Friday, February 17, 2012

Perfection

Just something we had to right in English about our identities. Took me about 15 minutes so it's far from perfect and completely unedited. Feel free to critique.

The world blurred as I pushed myself onto pointe for a double pirouette; the painting of Elizabeth II that I was using as a focus came around, once and then another time. I wobbled and landed awkwardly.

I've always wished I could make perfect turns with perfect technique and yet, with so much practise, I could not guarantee perfection every time. Although it pushed me to work harder, I could not eliminate the nagging conscience telling me I'll never be the best.

The ballet class continued until our backs were damp with perspiration, our feet were sore with blisters and our bodies refusing to work any more. Although I longed to rest, I forced my muscles to move, pushing up onto my toes and holding my weight. I had promised myself I was going to get it right this time and I was going to make that happen no matter what it took.

The dusty fans whirled overhead, recycling the warm air around the room, the teacher's sharp voice echoed against the walls, the younger ballerinas danced playfully around the edges of the room. Calming my heart, I forced myself into a bubble, a silent world where nobody else existed. Focus, focus, focus!

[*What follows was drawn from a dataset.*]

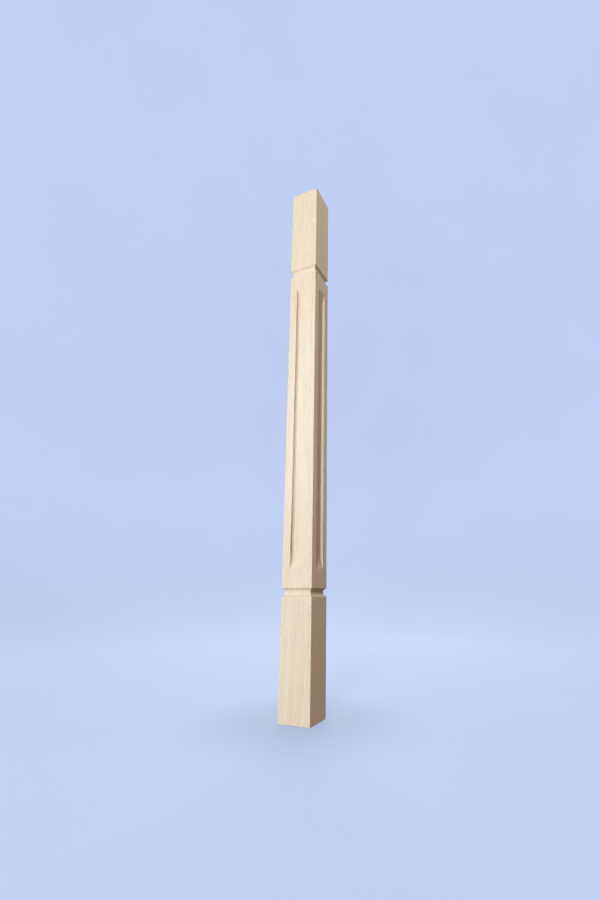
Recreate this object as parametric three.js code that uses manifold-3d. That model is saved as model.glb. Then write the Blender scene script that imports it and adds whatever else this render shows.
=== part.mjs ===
// A square oak baluster, milled from one piece of wood.
//
// It is a straight post with a plain block at each end. A cove groove runs round all four faces
// where each block ends, and between the grooves each face has one long flat-bottomed flute.
// Millimetres, +Z up. The origin is at the centre of the bottom end, and -Y is the front.

import * as THREE from 'three';
import { mergeVertices } from 'three/addons/utils/BufferGeometryUtils.js';
import Module from 'manifold-3d';

// Driving dimensions of the post
const LENGTH = 900;
const SIDE = 50;
const FACES = 4;

// The sanded arrises: a small round along the four long edges, and a smaller one around both ends
const ARRIS_RADIUS = 0.8;
const END_ARRIS_RADIUS = 0.5;
const ARRIS_STEPS = 3;

// The cove grooves, one beside each end block
const BLOCK_LENGTH = 168;
const GROOVE_WIDTH = 12.4;
const GROOVE_DEPTH = 3.8;
const GROOVE_CUTTER_SIDES = 48;

// The flutes, cut by a disc cutter that leaves a curved run-out at both ends
const FLUTE_WIDTH = 23;
const FLUTE_DEPTH = 4.6;
const FLUTE_TO_GROOVE = 28;
const FLUTE_CUTTER_RADIUS = 70;
const FLUTE_RUN_OUT_STEPS = 14;

// How far a cutting shape stands out past the face that it cuts
const CUTTER_CLEARANCE = 5;

const RIGHT_ANGLE = Math.PI / 2;

const wasm = await Module();
wasm.setup();

/** The closed solid that a geometry bounds, moved by a matrix. */
function solidOf(geometry, matrix = new THREE.Matrix4()) {
  const bare = geometry.clone();
  bare.deleteAttribute('normal');
  bare.deleteAttribute('uv');
  bare.applyMatrix4(matrix);
  const merged = mergeVertices(bare);
  return new wasm.Manifold(new wasm.Mesh({
    numProp: 3,
    vertProperties: new Float32Array(merged.attributes.position.array),
    triVerts: new Uint32Array(merged.index.array),
  }));
}

/** The three.js geometry of a solid, with flat facets. */
function geometryOf(solid) {
  const mesh = solid.getMesh();
  const geometry = new THREE.BufferGeometry();
  geometry.setAttribute('position', new THREE.BufferAttribute(mesh.vertProperties, 3));
  geometry.setIndex(new THREE.BufferAttribute(mesh.triVerts, 1));
  geometry.computeVertexNormals();
  return geometry;
}

/** A square with round corners, about the origin. */
function squareSection(side, radius) {
  const half = side / 2;
  const shape = new THREE.Shape();
  for (let corner = 0; corner < FACES; corner += 1) {
    const angle = corner * RIGHT_ANGLE;
    const towards = new THREE.Vector2(half - radius, half - radius).rotateAround(new THREE.Vector2(), angle);
    shape.absarc(towards.x, towards.y, radius, angle, angle + RIGHT_ANGLE, false);
  }
  shape.closePath();
  return shape;
}

/** The squared post with its eased edges, before any cut. */
function post() {
  const geometry = new THREE.ExtrudeGeometry(squareSection(SIDE, ARRIS_RADIUS), {
    depth: LENGTH - 2 * END_ARRIS_RADIUS,
    curveSegments: ARRIS_STEPS,
    bevelEnabled: true,
    bevelThickness: END_ARRIS_RADIUS,
    bevelSize: END_ARRIS_RADIUS,
    bevelOffset: -END_ARRIS_RADIUS,
    bevelSegments: ARRIS_STEPS,
  });
  geometry.translate(0, 0, END_ARRIS_RADIUS);
  return solidOf(geometry);
}

/** Turns a cutter made for the front face to another face, counted round from the front. */
function turnedTo(face) {
  return new THREE.Matrix4().makeRotationZ(face * RIGHT_ANGLE);
}

/** The round bar that cuts the front side of a cove groove, at a height. */
function grooveCutter(height) {
  const radius = (GROOVE_WIDTH ** 2 / 4 + GROOVE_DEPTH ** 2) / (2 * GROOVE_DEPTH);
  const barLength = SIDE + 2 * CUTTER_CLEARANCE;
  const geometry = new THREE.CylinderGeometry(radius, radius, barLength, GROOVE_CUTTER_SIDES);
  geometry.rotateZ(RIGHT_ANGLE);
  geometry.translate(0, -(SIDE / 2 - GROOVE_DEPTH + radius), height);
  return geometry;
}

/** The side view of the flute's cut: along the post, and out from the face. */
function fluteProfile(length) {
  const radius = FLUTE_CUTTER_RADIUS;
  const centreOut = radius - FLUTE_DEPTH;
  const runOut = Math.sqrt(radius ** 2 - centreOut ** 2);
  const sweep = Math.acos((centreOut - CUTTER_CLEARANCE) / radius);
  const shape = new THREE.Shape();
  shape.absarc(runOut, centreOut, radius, -RIGHT_ANGLE - sweep, -RIGHT_ANGLE, false);
  shape.absarc(length - runOut, centreOut, radius, -RIGHT_ANGLE, -RIGHT_ANGLE + sweep, false);
  shape.closePath();
  return shape;
}

/** The disc cutter's whole path along the front face's flute. */
function fluteCutter() {
  const start = BLOCK_LENGTH + GROOVE_WIDTH + FLUTE_TO_GROOVE;
  const geometry = new THREE.ExtrudeGeometry(fluteProfile(LENGTH - 2 * start), {
    depth: FLUTE_WIDTH,
    curveSegments: FLUTE_RUN_OUT_STEPS,
    bevelEnabled: false,
  });
  geometry.translate(0, 0, -FLUTE_WIDTH / 2);
  const alongPost = new THREE.Vector3(0, 0, 1);
  const outOfFace = new THREE.Vector3(0, -1, 0);
  const acrossFace = new THREE.Vector3().crossVectors(alongPost, outOfFace);
  geometry.applyMatrix4(new THREE.Matrix4().makeBasis(alongPost, outOfFace, acrossFace));
  geometry.translate(0, -SIDE / 2, start);
  return geometry;
}

/** The finished baluster: the post less its grooves and flutes. */
function balusterSolid() {
  const grooveHeight = BLOCK_LENGTH + GROOVE_WIDTH / 2;
  const cutters = [grooveCutter(grooveHeight), grooveCutter(LENGTH - grooveHeight), fluteCutter()];
  let solid = post();
  for (let face = 0; face < FACES; face += 1) {
    for (const cutter of cutters) {
      solid = solid.subtract(solidOf(cutter, turnedTo(face)));
    }
  }
  return solid;
}

const oak = new THREE.MeshStandardMaterial({ color: 0xe8d6b9, roughness: 0.72, metalness: 0 });

const baluster = new THREE.Mesh(geometryOf(balusterSolid()), oak);
baluster.name = 'baluster';

const model = new THREE.Group();
model.add(baluster);

export default model;
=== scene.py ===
"""A square baluster of bare pale oak, standing on a plain studio floor."""

import logging
import math
from dataclasses import dataclass
from enum import Enum, IntEnum
from typing import Optional, Sequence, Union

import bpy
import numpy as np
from mathutils import Euler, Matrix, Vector


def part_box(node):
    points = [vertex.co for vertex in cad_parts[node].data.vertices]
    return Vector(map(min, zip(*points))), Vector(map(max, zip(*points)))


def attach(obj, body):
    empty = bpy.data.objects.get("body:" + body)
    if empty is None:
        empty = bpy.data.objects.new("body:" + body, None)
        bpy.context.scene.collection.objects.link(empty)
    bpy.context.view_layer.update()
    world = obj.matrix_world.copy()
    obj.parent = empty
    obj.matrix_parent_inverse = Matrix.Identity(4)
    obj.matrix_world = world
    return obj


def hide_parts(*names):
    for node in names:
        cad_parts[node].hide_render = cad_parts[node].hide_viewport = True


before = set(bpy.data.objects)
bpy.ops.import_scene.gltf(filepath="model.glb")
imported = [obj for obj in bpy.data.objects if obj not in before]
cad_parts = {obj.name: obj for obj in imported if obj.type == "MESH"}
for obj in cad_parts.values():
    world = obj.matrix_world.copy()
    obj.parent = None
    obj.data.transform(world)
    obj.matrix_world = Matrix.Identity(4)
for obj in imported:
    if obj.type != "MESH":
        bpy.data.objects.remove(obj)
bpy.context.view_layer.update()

LOG = logging.getLogger("baluster")
MM = 0.001
NODE = "baluster"

Value = Union[float, Sequence[float], bpy.types.NodeSocket]


def place_object(name: str, data: bpy.types.ID) -> bpy.types.Object:
    """Puts a new object in the scene.

    Args:
        name: The object's name.
        data: Its mesh, camera or light.

    Returns:
        The object.
    """
    item = bpy.data.objects.new(name, data)
    bpy.context.scene.collection.objects.link(item)
    return item


# Shapes

class Face(Enum):
    """The four long faces, by how many quarter turns each lies from the front."""

    FRONT = 0
    RIGHT = 1
    BACK = 2
    LEFT = 3

    @property
    def turn(self) -> float:
        """The face's turn about the post's axis, in radians."""
        return self.value * math.pi / 2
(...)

I tried again, shifting my weight onto my toes. The bars on the side flew past, then the chairs where other students sat watching, then the double doors and finally the painting. Landing in fourth position without wobbling, perfect...almost.

Even though it wasn't the most beautifully balanced pirouette, it made me realise something important. Perfection can't always be achieved no matter how hard we try, but at least we can tell ourselves that we've tried our best. And even when we fall short of perfect, we should always keep in mind that close enough to perfection, sometimes has to be good enough.